Carr’s situation starts to strangle him bit by bit, as an overzealous FBI investigator (William Hope) decides to become a star ripe for promotion by burying one of his social betters. Lynn disappears, supposedly to tend to her sick mother, and Abby declines a luncheon invitation from Carr. “That is the sound of all the doors in Washington closing,” Carr muses to himself. Carr’s on-again/off-again lover Emek (Moritz Bleibtreu), a photographer who creates lurid photos of naked men in Abu Ghraib torture poses, starts investigating the affairs of the murdered man. He and Carr are threatened and attacked, but in the end, the only thing destroyed is Carr’s comfortable berth in Washington society.

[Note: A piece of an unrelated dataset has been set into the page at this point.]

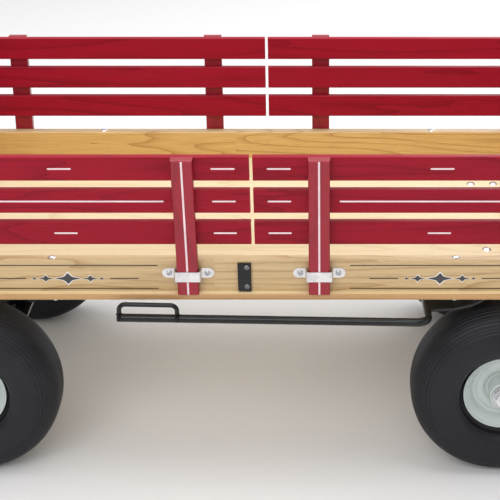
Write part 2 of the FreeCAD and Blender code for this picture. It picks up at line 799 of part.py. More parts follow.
eye_half = clevis_y[0] - 0.6
handle_bore = rod(V(0, -30, 0), V(0, 30, 0), handle_pin_radius + running_clearance)
loop_low, loop_high = handle_loop_bottom, handle_loop_bottom + handle_loop_height
loop_path = rounded_loop(handle_loop_width, loop_low, loop_high, handle_loop_corner)
handle_loop = swept_rod(loop_path, handle_rod_radius)
handle_tube = fuse([rod(V(0, -eye_half, 0), V(0, eye_half, 0), handle_eye_radius),
                    rod(V(0, 0, 0), V(0, 0, loop_low), handle_tube_radius)]).cut(handle_bore)
handle_tube = handle_tube.cut(handle_loop).Solids[0]
grip = rod(V(0, -grip_half_length, loop_high), V(0, grip_half_length, loop_high), grip_radius)
grip = grip.makeFillet(4.0, [edge for edge in grip.Edges if edge.Curve.TypeId == "Part::GeomCircle"])
grip = grip.cut(handle_loop).Solids[0]


# ---------------------------------------------------------------- parking brake

lever_length = brake_pivot_x - brake_front_x
lever_slope = (brake_pivot_z - brake_front_z) / lever_length
lever_start = V(brake_front_x, brake_lever_y, brake_front_z)
bend = V(brake_pivot_x, brake_lever_y, brake_pivot_z)
to_front = lever_start.sub(bend).normalize()
arc_start = bend.add(to_front * brake_bend_radius)
arc_end = bend.add(V(0, brake_bend_radius, 0))
arc_centre = arc_start.add(V(0, brake_bend_radius, 0))
towards_bend = bend.sub(arc_centre).normalize()
arc_middle = arc_centre.add(towards_bend * brake_bend_radius)
brake_path = Part.Wire([Part.makeLine(lever_start, arc_start),
                        Part.Arc(arc_start, arc_middle, arc_end).toShape(),
                        Part.makeLine(arc_end, V(brake_pivot_x, brake_far_y, brake_pivot_z))])
brake_rod = swept_rod(brake_path, brake_rod_radius)


def lever_z(x):
    """Height of the brake lever's centre line."""
    return brake_front_z + (x - brake_front_x) * lever_slope


def foot_loop():
    """A staple of thin rod on the lever's front end, which a foot or hand lifts."""
    left, right = foot_loop_x
    corner = foot_loop_corner
    half_turn = corner * (1 - math.sqrt(0.5))
    top_left, top_right = lever_z(left) + foot_loop_rise, lever_z(right) + foot_loop_rise
    y = brake_lever_y
    path = Part.Wire([
        Part.makeLine(V(left, y, lever_z(left)), V(left, y, top_left - corner)),
        Part.Arc(V(left, y, top_left - corner), V(left + half_turn, y, top_left - half_turn),
                 V(left + corner, y, top_left)).toShape(),
        Part.makeLine(V(left + corner, y, top_left), V(right - corner, y, top_right)),
        Part.Arc(V(right - corner, y, top_right), V(right - half_turn, y, top_right - half_turn),
                 V(right, y, top_right - corner)).toShape(),
        Part.makeLine(V(right, y, top_right - corner), V(right, y, lever_z(right)))])
    return swept_rod(path, foot_loop_rod)


def brake_shoe(way):
    """A bent plate welded to the cross rod, which bears on a rear tyre."""
    top = [(brake_pivot_x, brake_pivot_z + brake_rod_radius + 0.2), *shoe_outline]
    low_y = way * shoe_y - shoe_half_width
    outline = [V(x, low_y, z) for x, z in top] + [V(x, low_y, z - shoe_thickness) for x, z in reversed(top)]
    return prism(outline, V(0, 2 * shoe_half_width, 0))


brake_lever = fuse([brake_rod, foot_loop()])
brake_shoes = [brake_shoe(way).cut(brake_rod).Solids[0] for way in (-1, 1)]
hangers = []
for way in (-1, 1):
    inner = way * (hanger_y - hanger_plate / 2)
    flange_y = sorted((inner, way * (hanger_y + hanger_flange)))
    web_y = sorted((inner, way * (hanger_y + hanger_plate / 2)))
    web = box(hanger_x, web_y, (brake_pivot_z - hanger_low, plank_bottom_z))
    low_edges = [edge for edge in edges_along(web, Y_AXIS) if edge.CenterOfMass.z < brake_pivot_z]
    hangers.append(fuse([box(hanger_x, flange_y, (hanger_bottom_z, plank_bottom_z)),
                         web.makeFillet(hanger_round, low_edges)]))
cross_bore = rod(V(brake_pivot_x, -300, brake_pivot_z), V(brake_pivot_x, 300, brake_pivot_z),
                 brake_rod_radius + running_clearance)
hangers = drilled(hangers, [cross_bore] + frame_bolts)


# ---------------------------------------------------------------- sub-parts

for side in ("left", "right"):
    node("side_board_" + side, [boards[side]])
for side in ("front", "rear"):
    node("end_board_" + side, [boards[side]])
node("floor_planks", planks)
node("floor_cleats", cleats)
node("corner_screws", corner_screws)
node("board_bolts", board_bolts)
node("frame_bolts", frame_bolts)
node("stake_brackets", brackets)
node("bracket_screws", bracket_screws)
node("catch_plate", [on_side(catch, "left")])
node("catch_plate_screws", catch_screws)
node("front_axle_frame", front_frame)
node("rear_axle_frame", rear_frame)
node("rear_axle", [rear_axle])
node("rear_axle_nuts", axle_nut(rear_axle_x, -1) + axle_nut(rear_axle_x, 1))
node("pivot_bolts", pivot_bolts)
node("steering_knuckle_left", [knuckle(-1)])
node("steering_knuckle_right", [knuckle(1)])
node("front_axle_nut_left", axle_nut(front_axle_x, -1))
node("front_axle_nut_right", axle_nut(front_axle_x, 1))
node("tie_bar", [tie_bar])
node("tongue", [tongue])
node("handle_pin", [handle_pin])
node("handle_tube", [leaned(handle_tube)])
node("handle_loop", [leaned(handle_loop)])
node("handle_grip", [leaned(grip)])
node("brake_lever", [brake_lever])
node("brake_shoes", brake_shoes)
node("brake_hangers", hangers)
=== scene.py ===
import math

import bpy
from mathutils import Matrix, Vector


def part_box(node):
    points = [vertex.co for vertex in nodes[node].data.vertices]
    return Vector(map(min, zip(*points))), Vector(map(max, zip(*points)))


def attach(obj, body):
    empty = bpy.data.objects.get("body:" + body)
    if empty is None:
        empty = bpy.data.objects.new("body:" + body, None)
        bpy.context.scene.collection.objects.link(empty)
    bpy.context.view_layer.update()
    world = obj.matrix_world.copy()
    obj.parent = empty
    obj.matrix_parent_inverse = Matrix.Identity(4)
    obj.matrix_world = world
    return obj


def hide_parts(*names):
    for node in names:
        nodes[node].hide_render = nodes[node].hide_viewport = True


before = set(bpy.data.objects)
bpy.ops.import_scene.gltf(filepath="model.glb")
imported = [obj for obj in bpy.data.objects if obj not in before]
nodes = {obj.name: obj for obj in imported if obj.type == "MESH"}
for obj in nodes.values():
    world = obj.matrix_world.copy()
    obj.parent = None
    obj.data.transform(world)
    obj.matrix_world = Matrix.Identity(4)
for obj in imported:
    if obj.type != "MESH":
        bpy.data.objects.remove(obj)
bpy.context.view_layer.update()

# ---------------------------------------------------------------- places and sizes, in metres

MM = 0.001
left_low, left_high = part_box("side_board_left")
right_low, right_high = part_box("side_board_right")
bed_x = (left_low.x + left_high.x) / 2
bed_y = (left_low.y + right_high.y) / 2
bed_half_width = (right_high.y - left_low.y) / 2
bed_half_length = (left_high.x - left_low.x) / 2
board_top_z = left_high.z

FLARE = math.tan(math.radians(5.0))
RAIL_HEIGHT = 35.5 * MM
RAIL_PITCH = 49.0 * MM
GROOVE_WIDTH = 2.8 * MM
GROOVE_DEPTH = 0.8 * MM
PAINT_LIFT = 0.5 * MM
DASH_LENGTH = 32 * MM
DASH_FROM_END = 35 * MM
LONG_LINE_CLEARANCE = 13 * MM
STAKE_WIDTH = 29.2 * MM
STAKE_THICKNESS = 13.4 * MM
STAKE_GAP = 0.3 * MM
BRACKET_HOLE_OFFSET = 26.5 * MM
STRAP_THICKNESS = 1.6 * MM
CATCH_THICKNESS = 4.5 * MM
LEVER_RADIUS = 5.9 * MM
LOOP_RADIUS = 3.2 * MM
LOOP_LENGTH = 80.3 * MM
BOARD_SKIN = 17.5 * MM                   # how deep a board's tint goes, from its outer face
EDGE_SKIN = 1.5 * MM                     # the same for the floor's painted shade on its edges; the ledge's painted highlight starts past the boards


# ---------------------------------------------------------------- material graphs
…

One would expect nothing less than a well-written script from Paul Schrader, and he delivers a very literate one indeed, one that forms, as Schrader says himself, a companion piece to his American Gigolo. He is grappling with some provocative ideas as well. For example, as the film unspools, it’s clear that the women relish their social power because, in fact, they are basically inconsequential in the lives of their rich and powerful husbands. Lynn says that she wanted a bit of happiness with her lover because the men don’t need them: “They fuck each other.” That is a swipe at the hypocrisy of Washington, DC, and its closeted gay men. Lynn’s husband (Willem Dafoe) confirms her view (or at least confirms their relationship) to Carr, who continues to shield her: “Lynn inflates her importance in the larger scheme of things.” From the look on his face, he really seems to mean it.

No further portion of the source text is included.